The line containing "if obj.type not" marks the start; return it and every line after it in the listing below, exactly, through the last.

══ Source material ══

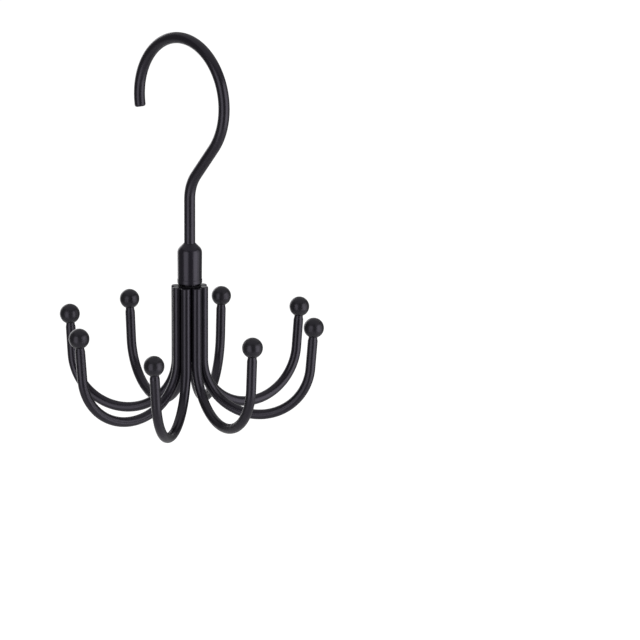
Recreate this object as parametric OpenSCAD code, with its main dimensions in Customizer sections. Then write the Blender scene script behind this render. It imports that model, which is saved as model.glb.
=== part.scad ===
// Turning tie hanger: a bent wire hook, a domed swivel collar and a ring of
// upturned wire arms, each with a ball on its tip. Millimetres, +Z up.
// The origin is the inside of the hook's crown, where the hanger hangs.
// The hook lies in the XZ plane and the swivel axis is upright, hook_offset
// towards +X.

/* [Hook] */
// Diameter of the hook's wire
hook_wire_d = 5.6; // [4.8:0.1:6.4]
// Inside diameter of the hook's round
hook_inner_d = 57.8; // [52:0.2:66]
// Sideways distance from the crown to the swivel axis
hook_offset = 6.25; // [4:0.25:9]
// How far the tail runs on below level, in degrees
tail_angle = 12; // [0:1:30]
// Rounding of the tail's cut end
tail_round = 1.2; // [0.4:0.1:1.8]
// Angle of the slanting run, from upright
slant_angle = 40.7; // [37:0.1:46]
// Radius of the bend above the shank, to the wire's middle
neck_bend_r = 19.7; // [14:0.1:24]
// Straight shank that shows above the collar
shank_l = 22.1; // [14:0.1:36]

/* [Swivel] */
// Radial clearance of the shank in the collar's guide hole
swivel_play = 0.08; // [0.04:0.01:0.1]
// Up and down clearance of the swivel
end_play = 0.1; // [0.05:0.05:0.4]
// Height of the upset head on the shank's lower end
head_h = 2.6; // [1.8:0.1:3.6]
// Bevel round the head's lower edge
head_bevel = 0.8; // [0.3:0.1:1.2]
// Radial clearance of the head in the collar
head_gap = 0.35; // [0.2:0.05:0.5]
// Thickness of the thrust washer
washer_t = 0.8; // [0.5:0.1:1.2]
// Radial clearance of the washer in the collar
washer_gap = 0.2; // [0.1:0.05:0.4]
// Room between the head and the core rod's top
head_room = 0.8; // [0.4:0.1:1.6]

/* [Collar] */
// Height of the collar, from its foot to the edge round the shank
collar_h = 20.6; // [18:0.1:26]
// Wall of the collar round the core rod
collar_wall = 1.74; // [1.2:0.02:2.2]
// Thickness of the collar's roof, at the guide hole
roof_t = 5.2; // [4:0.1:6.4]
// Slope of the dome, from level
dome_slope = 45; // [38:1:52]
// Rounding of the shoulder under the dome
shoulder_round = 4; // [2.4:0.1:4.2]
// How much the collar narrows towards its foot, each side
collar_draft = 0.1; // [0.05:0.05:0.3]
// Height of the rolled edge at the foot
rolled_h = 2.3; // [1.4:0.1:3.2]
// How far the rolled edge stands out
rolled_out = 0.16; // [0.06:0.02:0.3]
// Bevel on the rolled edge's corners
rolled_bevel = 0.3; // [0.1:0.1:0.6]
// Gap between the collar's foot and the arms' top ends
collar_gap = 1.4; // [1.2:0.1:3]

/* [Arms] */
// Number of arms round the core rod
arm_count = 8; // [8:1:10]
// Diameter of an arm's wire
arm_wire_d = 5; // [4.6:0.1:5.6]
// Gap between neighbouring stems
arm_gap = 0.36; // [0.2:0.02:0.6]
// Direction of the first arm, counter-clockwise from +X
first_arm_angle = 33; // [0:1:44]
// Length of an arm's straight stem
stem_l = 38.1; // [30:0.1:60]
// Radius of an arm's bend, to the wire's middle
arm_bend_r = 27.5; // [18:0.1:34]
// How far the upturned tip leans outwards, in degrees
tip_lean = 4.3; // [0:0.1:12]
// Straight run of the tip, from the bend to the ball's middle
tip_run_l = 21; // [16:0.1:40]
// Rounding of a stem's cut top end
stem_round = 0.45; // [0.2:0.05:1]
// The one arm that is bent lower and wider than the rest
low_arm = 7; // [1:1:8]
// How much longer the low arm's stem is
low_arm_drop = 3.5; // [0:0.1:5]
// How much more the low arm's tip leans outwards, in degrees
low_arm_open = 5.8; // [0:0.1:10]

/* [Core rod and welds] */
// Gap between the core rod and the stems, bridged by the welds
stem_seat_gap = 0.05; // [0.03:0.01:0.1]
// How far the core rod runs on past the start of the bends
core_past_bend = 1.2; // [0.4:0.1:3]
// Chamfer on the core rod's ends
core_chamfer = 0.5; // [0.2:0.1:0.8]
// Radius of the weld beads
weld_r = 0.7; // [0.4:0.05:0.9]

/* [Balls] */
// Diameter of the ball on an arm's tip
ball_d = 10.2; // [8:0.1:13]
// Gap between the end of the wire's taper and the ball
neck_gap = 0.2; // [0.1:0.1:1.2]
// Length of the taper from the wire down to the spigot
neck_taper_l = 1.4; // [0.4:0.1:2.4]
// Diameter of the spigot that holds the ball
spigot_d = 4.4; // [3.4:0.1:4.5]
// Depth of the spigot inside the ball
spigot_depth = 4; // [3:0.1:5]
// Radial clearance of a pushed-in spigot, taken up by its glue
push_gap = 0.02; // [0.01:0.01:0.05]
// Air left at the bottom of the ball's hole
hole_air = 0.3; // [0.1:0.1:0.6]

/* [Hidden] */
$fn = 96;
arm_numbers = [1:arm_count];

// Overlap of the two halves that a bend is drawn in, in degrees
bend_lap = 4;
// How far a cut runs past the face that it opens
cut_past = 1;

// Small turn of each arm about its own stem, out of even spacing, in degrees
arm_twists = [3, -2, 0.5, -0.1, 0, 1.5, 0, -0.8];

// How much higher each arm is bent, out of even bending
arm_rises = [0.7, 1.5, 0.1, -0.2, 0.3, -0.2, 0, 0.1];

// How much more each arm's tip leans outwards, in degrees
arm_leans = [0, 0, 0.6, 0.2, -1.1, 0, 0, -1.1];

// Hook wire, from the crown down to the top of the shank
hook_bend_r = (hook_inner_d + hook_wire_d) / 2;
hook_mid_z = -hook_inner_d / 2;
slant_top_x = hook_bend_r * cos(slant_angle);
slant_top_z = hook_mid_z - hook_bend_r * sin(slant_angle);
slant_foot_x = hook_offset + neck_bend_r * (1 - cos(slant_angle));
slant_l = (slant_top_x - slant_foot_x) / sin(slant_angle);
shank_top_z = slant_top_z - slant_l * cos(slant_angle) - neck_bend_r * sin(slant_angle);

// Ring of stems and the core rod that fills it
arm_ring_r = (arm_wire_d + arm_gap) / 2 / sin(180 / arm_count);
core_r = arm_ring_r - arm_wire_d / 2 - stem_seat_gap;

// Collar, bored to take the core rod
bore_r = core_r + push_gap;
collar_r = bore_r + collar_wall;
guide_r = hook_wire_d / 2 + swivel_play;
dome_arc_r = collar_r - shoulder_round;
dome_arc_end = [dome_arc_r + shoulder_round * sin(dome_slope), shoulder_round * cos(dome_slope)];
dome_h = dome_arc_end.y + (dome_arc_end.x - guide_r) * tan(dome_slope);
shoulder_h = collar_h - dome_h;

// Heights down the swivel axis
collar_top_z = shank_top_z - shank_l;
collar_foot_z = collar_top_z - collar_h;
roof_z = collar_top_z - roof_t;
washer_z = roof_z - end_play - washer_t;
head_z = washer_z - head_h;
core_top_z = head_z - head_room;
stem_top_z = collar_foot_z - collar_gap;
core_foot_z = stem_top_z - stem_l - core_past_bend;

// Plain wire of a tip, from its bend to the taper
plain_run_l = tip_run_l - ball_d / 2 - neck_gap - neck_taper_l;

wire_colour = [0.13, 0.13, 0.15];
collar_colour = [0.16, 0.16, 0.18];
ball_colour = [0.1, 0.1, 0.11];
steel_colour = [0.6, 0.61, 0.63];
weld_colour = [0.2, 0.2, 0.21];

function own_share(shares, i) = shares[(i - 1) % len(shares)];
function arm_stem_l(i) = stem_l - own_share(arm_rises, i) + (i == low_arm ? low_arm_drop : 0);
function arm_lean(i) = tip_lean + own_share(arm_leans, i) + (i == low_arm ? low_arm_open : 0);

// Straight stretch of wire along +Z, with children at its far end
module straight(length, wire_d) {
    cylinder(h = length, d = wire_d);
    translate([0, 0, length])
        children();
}

// Wire that sets off along +Z and bends over towards +X, with children at its
// far end. Its first half is drawn from the near end and its second half from
// the far end, so that both ends meet what joins them squarely.
module bend(bend_r, sweep, wire_d) {
    half = sweep / 2;
    translate([bend_r, 0, 0]) {
        bend_arc(bend_r, 180 - half - bend_lap, half + bend_lap, wire_d);
        rotate([0, sweep, 0]) {
            bend_arc(bend_r, 180, half, wire_d);
            translate([-bend_r, 0, 0])
                children();
        }
    }
}

// Arc of wire round the origin, upright in the XZ plane
module bend_arc(bend_r, start, sweep, wire_d) {
    rotate([90, 0, 0])
        rotate_extrude(angle = sweep, start = start)
            translate([bend_r, 0])
                circle(d = wire_d);
}

// Cut end of a wire that runs along +Z, with its edge rounded over
module rounded_end(wire_d, round) {
    rotate_extrude() {
        square([wire_d / 2 - round, round]);
        translate([wire_d / 2 - round, 0])
            intersection() {
                circle(r = round);
                square(round);
            }
    }
}

// Drawn as the wire is fed: head, shank, slanting run, round and tail
module hook() {
    color(wire_colour)
        translate([hook_offset, 0, washer_z]) {
            mirror([0, 0, 1])
                shank_head();
            straight(shank_top_z - washer_z, hook_wire_d)
                bend(neck_bend_r, slant_angle, hook_wire_d)
                    straight(slant_l, hook_wire_d)
                        rotate([0, 0, 180])
                            bend(hook_bend_r, 180 + slant_angle + tail_angle, hook_wire_d)
                                rounded_end(hook_wire_d, tail_round);
        }
}

// Upset head that carries the washer and the collar, its lower edge bevelled
module shank_head() {
    head_r = bore_r - head_gap;
    cylinder(h = head_h - head_bevel, r = head_r);
    translate([0, 0, head_h - head_bevel])
        cylinder(h = head_bevel, r1 = head_r, r2 = head_r - head_bevel);
}

module thrust_washer() {
    color(steel_colour)
        translate([hook_offset, 0, washer_z])
            difference() {
                cylinder(h = washer_t, r = bore_r - washer_gap);
                translate([0, 0, -cut_past])
                    cylinder(h = washer_t + 2 * cut_past, r = guide_r);
            }
}

// Half of the collar's outside, from its foot up to the dome's top edge
module collar_outline() {
    foot_r = collar_r - collar_draft;
    rolled_r = foot_r + rolled_out;
    polygon([
        [0, 0],
        [rolled_r - rolled_bevel, 0],
        [rolled_r, rolled_bevel],
        [rolled_r, rolled_h - rolled_bevel],
        [foot_r, rolled_h],
        [collar_r, shoulder_h],
        [0, shoulder_h]
    ]);
    translate([dome_arc_r, shoulder_h])
        intersection() {
            circle(r = shoulder_round);
            square(shoulder_round);
        }
    polygon([
        [0, shoulder_h],
        [dome_arc_r, shoulder_h],
        [dome_arc_end.x, shoulder_h + dome_arc_end.y],
        [guide_r, collar_h],
        [0, collar_h]
    ]);
}

module swivel_collar() {
    color(collar_colour)
        translate([hook_offset, 0, collar_foot_z])
            difference() {
                rotate_extrude()
                    collar_outline();
                translate([0, 0, -cut_past])
                    cylinder(h = collar_h - roof_t + cut_past, r = bore_r);
                cylinder(h = collar_h + cut_past, r = guide_r);
            }
}

module core_rod() {
    color(wire_colour)
        translate([hook_offset, 0, core_foot_z]) {
            cylinder(h = core_chamfer, r1 = core_r - core_chamfer, r2 = core_r);
            translate([0, 0, core_chamfer])
                cylinder(h = core_top_z - core_foot_z - 2 * core_chamfer, r = core_r);
            translate([0, 0, core_top_z - core_foot_z - core_chamfer])
                cylinder(h = core_chamfer, r1 = core_r, r2 = core_r - core_chamfer);
        }
}

// Half-round bead laid in a ring, flat side down
module weld_bead(ring_r) {
    color(weld_colour)
        rotate_extrude()
            translate([ring_r, 0])
                intersection() {
                    circle(r = weld_r);
                    translate([-weld_r, 0])
                        square([2 * weld_r, weld_r]);
                }
}

// Joins the stems' top ends to the core rod, in the gap under the collar
module upper_weld() {
    translate([hook_offset, 0, stem_top_z])
        weld_bead(core_r + weld_r);
}

// Runs round the core rod's lower end face, between the bends
module lower_weld() {
    translate([hook_offset, 0, core_foot_z])
        mirror([0, 0, 1])
            weld_bead(core_r - core_chamfer - weld_r);
}

// Puts children at an arm's top end, with +Z down its stem and +X outwards
module at_stem(i) {
    translate([hook_offset, 0, stem_top_z])
        rotate([0, 0, first_arm_angle + (i - 1) * 360 / arm_count])
            translate([arm_ring_r, 0, 0])
                rotate([0, 0, own_share(arm_twists, i)])
                    rotate([180, 0, 0])
                        children();
}

module arm(i) {
    color(wire_colour)
        at_stem(i)
            translate([0, 0, stem_round]) {
                mirror([0, 0, 1])
                    rounded_end(arm_wire_d, stem_round);
                straight(arm_stem_l(i) - stem_round, arm_wire_d)
                    bend(arm_bend_r, 180 - arm_lean(i), arm_wire_d)
                        arm_tip();
            }
}

// Straight tip: wire, its taper and the spigot for the ball
module arm_tip() {
    straight(plain_run_l, arm_wire_d) {
        cylinder(h = neck_taper_l, d1 = arm_wire_d, d2 = spigot_d);
        translate([0, 0, neck_taper_l])
            cylinder(h = neck_gap + spigot_depth, d = spigot_d);
    }
}

// Puts children where an arm's tip sets off from its bend, with +Z along the tip
module at_tip(i) {
    at_stem(i)
        translate([arm_bend_r, 0, arm_stem_l(i)])
            rotate([0, 180 - arm_lean(i), 0])
                translate([-arm_bend_r, 0, 0])
                    children();
}

module ball(i) {
    color(ball_colour)
        at_tip(i)
            translate([0, 0, tip_run_l])
                difference() {
                    sphere(d = ball_d);
                    translate([0, 0, -ball_d / 2 - cut_past])
                        cylinder(h = cut_past + spigot_depth + hole_air, r = spigot_d / 2 + push_gap);
                }
}

hook();
thrust_washer();
swivel_collar();
core_rod();
upper_weld();
lower_weld();
for (i = arm_numbers) {
    arm(i);
    ball(i);
}
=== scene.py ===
import math
import bmesh
import bpy
from mathutils import Matrix, Vector


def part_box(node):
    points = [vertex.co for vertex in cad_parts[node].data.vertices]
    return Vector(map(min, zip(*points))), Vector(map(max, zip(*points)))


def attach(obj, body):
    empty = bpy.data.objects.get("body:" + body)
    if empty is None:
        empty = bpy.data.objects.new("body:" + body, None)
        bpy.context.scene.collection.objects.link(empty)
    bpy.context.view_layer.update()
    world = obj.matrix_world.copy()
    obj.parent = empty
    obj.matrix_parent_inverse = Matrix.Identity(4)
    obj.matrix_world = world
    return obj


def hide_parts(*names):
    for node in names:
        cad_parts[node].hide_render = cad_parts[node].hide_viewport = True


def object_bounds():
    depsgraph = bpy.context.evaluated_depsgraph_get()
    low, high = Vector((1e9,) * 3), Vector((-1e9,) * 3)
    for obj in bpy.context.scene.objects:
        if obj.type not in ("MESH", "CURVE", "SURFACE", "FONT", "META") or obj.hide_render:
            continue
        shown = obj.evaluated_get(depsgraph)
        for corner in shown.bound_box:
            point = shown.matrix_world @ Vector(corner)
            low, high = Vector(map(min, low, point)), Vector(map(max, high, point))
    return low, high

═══

Right answer.
        if obj.type not in ("MESH", "CURVE", "SURFACE", "FONT", "META") or obj.hide_render:
            continue
        shown = obj.evaluated_get(depsgraph)
        for corner in shown.bound_box:
            point = shown.matrix_world @ Vector(corner)
            low, high = Vector(map(min, low, point)), Vector(map(max, high, point))
    return low, high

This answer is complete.